The intervention, as well as the joinder of a third party, is allowed only with the agreement of: (i) the third party; (ii) the parties; and (iii) the Arbitral Tribunal.



The awards shall contain: (i) the name of the arbitrators; (ii) the indication of the seat of the arbitration; (iii) the indication of the parties; (iv) the indication of the arbitration agreement and of the claims of the parties as set out in the final pleadings; (v) a brief statement of the reasons; (vi) the decision of the issues; (vii) the signature of the arbitrators; (viii) the date of the signatures.

Res judicata

As from the date of its last signature the award (in the case of “rituale” arbitration) has the same effects as a judgment issued by the Court.

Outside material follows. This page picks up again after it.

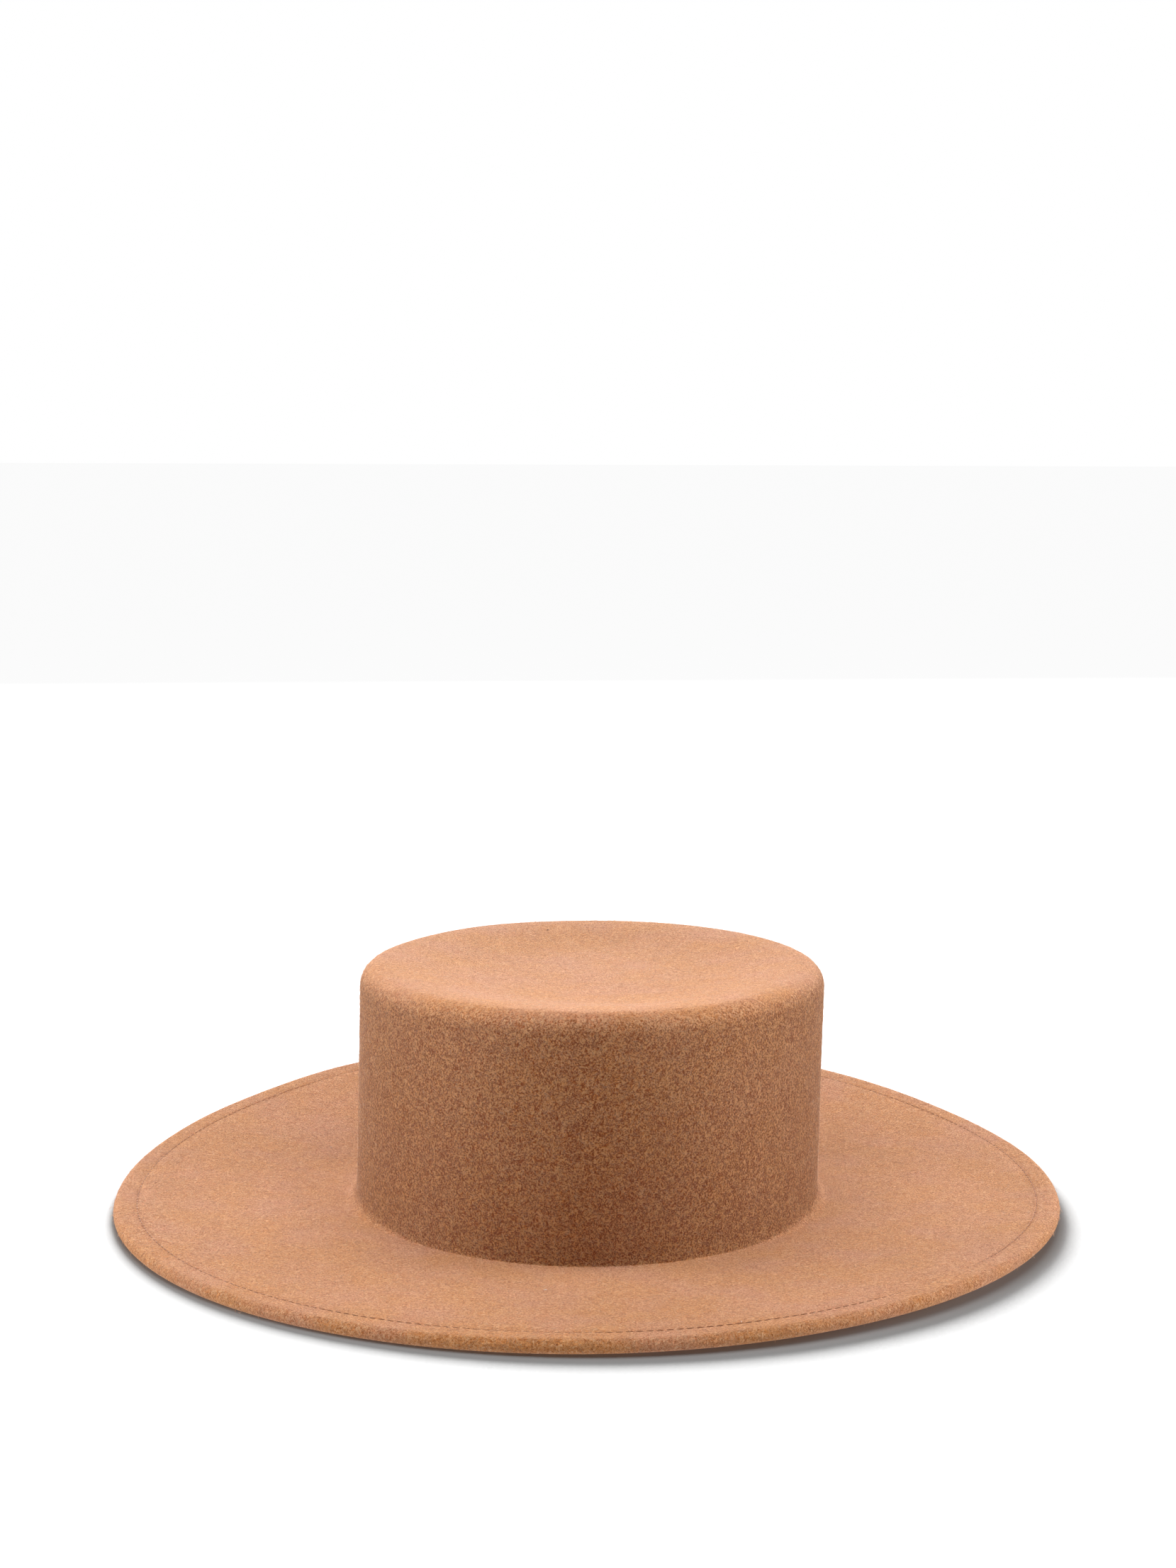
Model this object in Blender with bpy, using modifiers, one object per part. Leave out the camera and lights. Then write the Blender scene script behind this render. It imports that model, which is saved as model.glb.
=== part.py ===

The award may be challenged on grounds of nullity, revocation or third party opposition. Grounds for nullity are: (i) if the arbitration agreement is invalid; (ii) if the arbitrators have not been appointed in the proper form and manner; (iii) if the award has been rendered by a person who could not be appointed as arbitrator; (iv) if the award exceeds the limits of the arbitration agreement, or has decided the merits of the dispute in all other cases in which the merits could not be decided; (v) if the award does not comply with its requirements; (vi) if the award has been rendered after the expiry of the prescribed time limit; (vii) if during the proceedings the formalities prescribed by the parties under express sanction of nullity have not been observed and the nullity has not been cured; (viii) if the award is contrary to a previous award which is no longer subject to recourse or to a previous judgment having the force of res judicata between the parties, provided such award or such judgment has been submitted in the proceedings; (ix) if the adversarial principle has not been respected in the arbitration proceedings; (x) if the award terminates the proceedings without deciding the merits of the dispute and the merits of the dispute had to be decided by the arbitrators; (xi) if the award contains inconsistent provisions; (xii) if the award has not decided some of the issues and objections raised by the parties in conformity with the arbitration agreement.